* Start Supplied records *
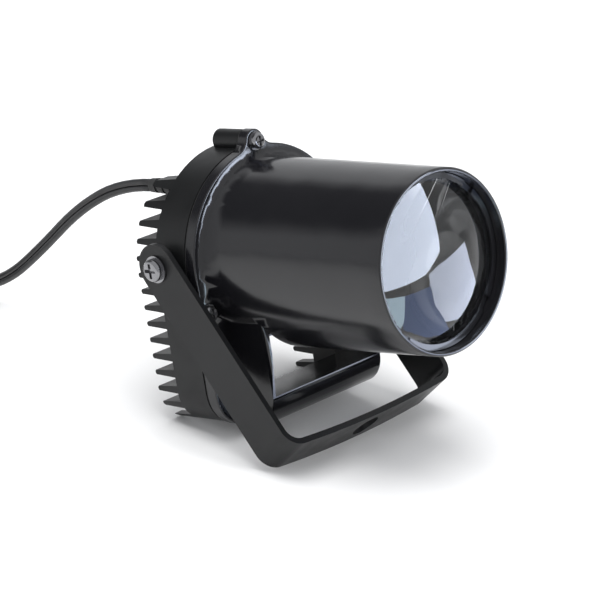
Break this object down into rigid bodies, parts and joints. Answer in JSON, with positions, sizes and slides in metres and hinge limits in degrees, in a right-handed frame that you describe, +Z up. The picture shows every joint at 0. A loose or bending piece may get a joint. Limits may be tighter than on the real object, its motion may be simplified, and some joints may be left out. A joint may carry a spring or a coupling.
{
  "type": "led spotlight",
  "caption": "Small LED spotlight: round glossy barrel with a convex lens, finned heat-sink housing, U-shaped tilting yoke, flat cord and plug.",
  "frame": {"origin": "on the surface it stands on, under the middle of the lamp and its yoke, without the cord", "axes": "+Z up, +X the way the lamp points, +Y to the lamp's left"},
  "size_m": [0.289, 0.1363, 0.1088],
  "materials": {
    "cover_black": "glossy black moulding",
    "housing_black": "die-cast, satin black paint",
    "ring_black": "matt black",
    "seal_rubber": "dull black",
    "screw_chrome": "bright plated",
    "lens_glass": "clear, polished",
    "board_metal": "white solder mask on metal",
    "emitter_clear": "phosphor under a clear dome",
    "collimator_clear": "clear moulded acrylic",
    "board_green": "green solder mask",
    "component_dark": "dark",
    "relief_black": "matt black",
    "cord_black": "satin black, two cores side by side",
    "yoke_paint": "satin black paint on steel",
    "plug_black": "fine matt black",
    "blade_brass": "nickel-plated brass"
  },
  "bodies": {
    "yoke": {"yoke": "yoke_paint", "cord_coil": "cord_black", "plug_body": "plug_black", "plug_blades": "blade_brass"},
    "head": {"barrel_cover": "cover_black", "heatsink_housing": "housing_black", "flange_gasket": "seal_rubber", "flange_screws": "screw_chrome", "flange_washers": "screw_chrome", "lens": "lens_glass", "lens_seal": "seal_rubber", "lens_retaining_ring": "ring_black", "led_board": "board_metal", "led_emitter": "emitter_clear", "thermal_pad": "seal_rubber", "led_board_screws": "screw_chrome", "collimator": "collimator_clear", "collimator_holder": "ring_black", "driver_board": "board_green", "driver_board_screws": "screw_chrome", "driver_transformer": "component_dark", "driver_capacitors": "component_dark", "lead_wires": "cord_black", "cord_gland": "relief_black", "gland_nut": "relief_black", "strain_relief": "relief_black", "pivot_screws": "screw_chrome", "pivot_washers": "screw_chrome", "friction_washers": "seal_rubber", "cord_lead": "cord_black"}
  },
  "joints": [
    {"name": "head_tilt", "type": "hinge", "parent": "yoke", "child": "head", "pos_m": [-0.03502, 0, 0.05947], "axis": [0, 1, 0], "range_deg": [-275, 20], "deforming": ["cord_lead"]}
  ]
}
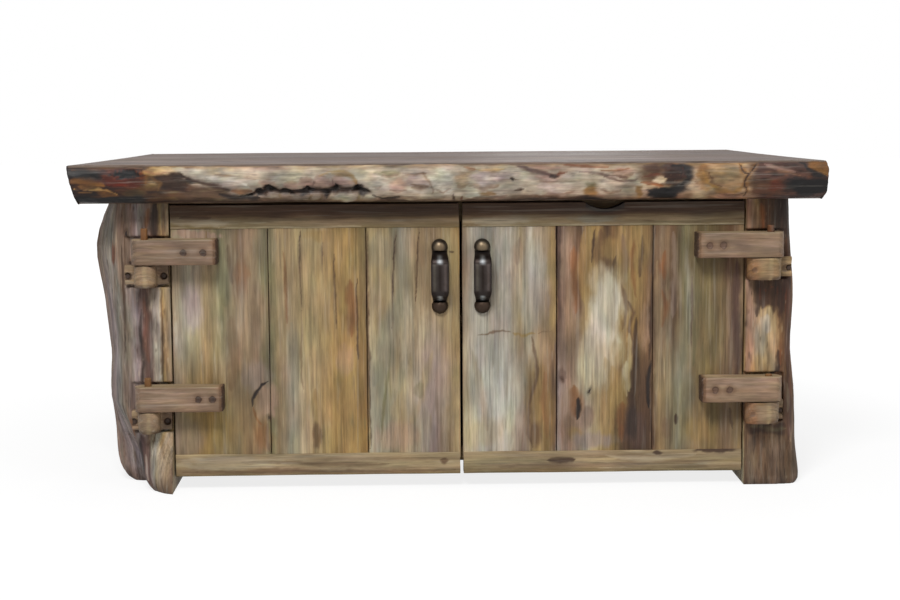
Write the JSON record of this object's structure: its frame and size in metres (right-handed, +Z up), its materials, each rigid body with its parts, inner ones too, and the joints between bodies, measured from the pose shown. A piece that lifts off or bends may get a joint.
* End Supplied records *
Print the records above exactly as they appear.

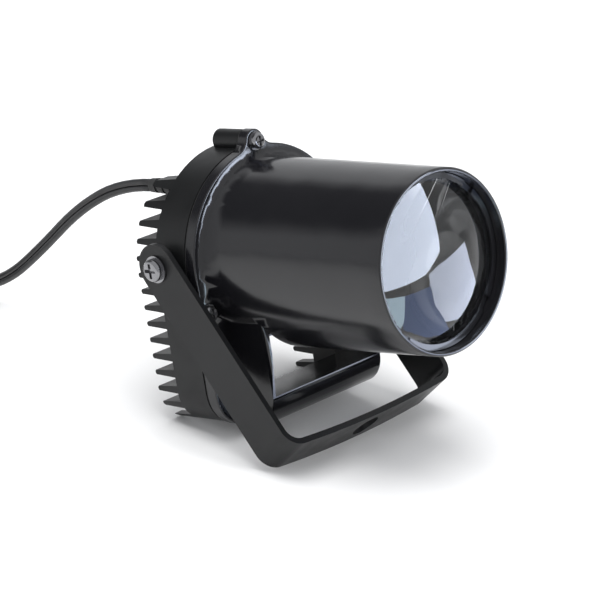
Break this object down into rigid bodies, parts and joints. Answer in JSON, with positions, sizes and slides in metres and hinge limits in degrees, in a right-handed frame that you describe, +Z up. The picture shows every joint at 0. A loose or bending piece may get a joint. Limits may be tighter than on the real object, its motion may be simplified, and some joints may be left out. A joint may carry a spring or a coupling.
{
  "type": "led spotlight",
  "caption": "Small LED spotlight: round glossy barrel with a convex lens, finned heat-sink housing, U-shaped tilting yoke, flat cord and plug.",
  "frame": {"origin": "on the surface it stands on, under the middle of the lamp and its yoke, without the cord", "axes": "+Z up, +X the way the lamp points, +Y to the lamp's left"},
  "size_m": [0.289, 0.1363, 0.1088],
  "materials": {
    "cover_black": "glossy black moulding",
    "housing_black": "die-cast, satin black paint",
    "ring_black": "matt black",
    "seal_rubber": "dull black",
    "screw_chrome": "bright plated",
    "lens_glass": "clear, polished",
    "board_metal": "white solder mask on metal",
    "emitter_clear": "phosphor under a clear dome",
    "collimator_clear": "clear moulded acrylic",
    "board_green": "green solder mask",
    "component_dark": "dark",
    "relief_black": "matt black",
    "cord_black": "satin black, two cores side by side",
    "yoke_paint": "satin black paint on steel",
    "plug_black": "fine matt black",
    "blade_brass": "nickel-plated brass"
  },
  "bodies": {
    "yoke": {"yoke": "yoke_paint", "cord_coil": "cord_black", "plug_body": "plug_black", "plug_blades": "blade_brass"},
    "head": {"barrel_cover": "cover_black", "heatsink_housing": "housing_black", "flange_gasket": "seal_rubber", "flange_screws": "screw_chrome", "flange_washers": "screw_chrome", "lens": "lens_glass", "lens_seal": "seal_rubber", "lens_retaining_ring": "ring_black", "led_board": "board_metal", "led_emitter": "emitter_clear", "thermal_pad": "seal_rubber", "led_board_screws": "screw_chrome", "collimator": "collimator_clear", "collimator_holder": "ring_black", "driver_board": "board_green", "driver_board_screws": "screw_chrome", "driver_transformer": "component_dark", "driver_capacitors": "component_dark", "lead_wires": "cord_black", "cord_gland": "relief_black", "gland_nut": "relief_black", "strain_relief": "relief_black", "pivot_screws": "screw_chrome", "pivot_washers": "screw_chrome", "friction_washers": "seal_rubber", "cord_lead": "cord_black"}
  },
  "joints": [
    {"name": "head_tilt", "type": "hinge", "parent": "yoke", "child": "head", "pos_m": [-0.03502, 0, 0.05947], "axis": [0, 1, 0], "range_deg": [-275, 20], "deforming": ["cord_lead"]}
  ]
}
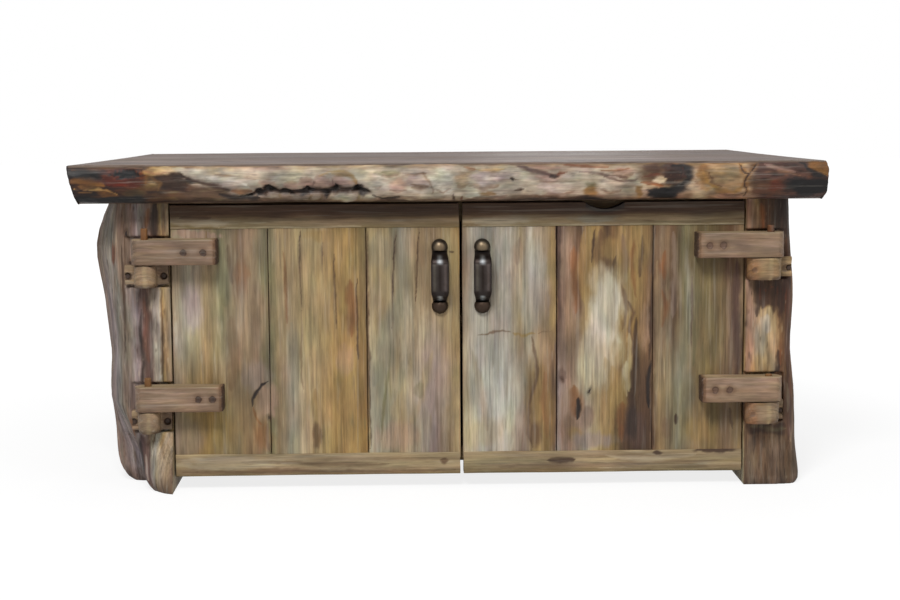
Write the JSON record of this object's structure: its frame and size in metres (right-handed, +Z up), its materials, each rigid body with its parts, inner ones too, and the joints between bodies, measured from the pose shown. A piece that lifts off or bends may get a joint.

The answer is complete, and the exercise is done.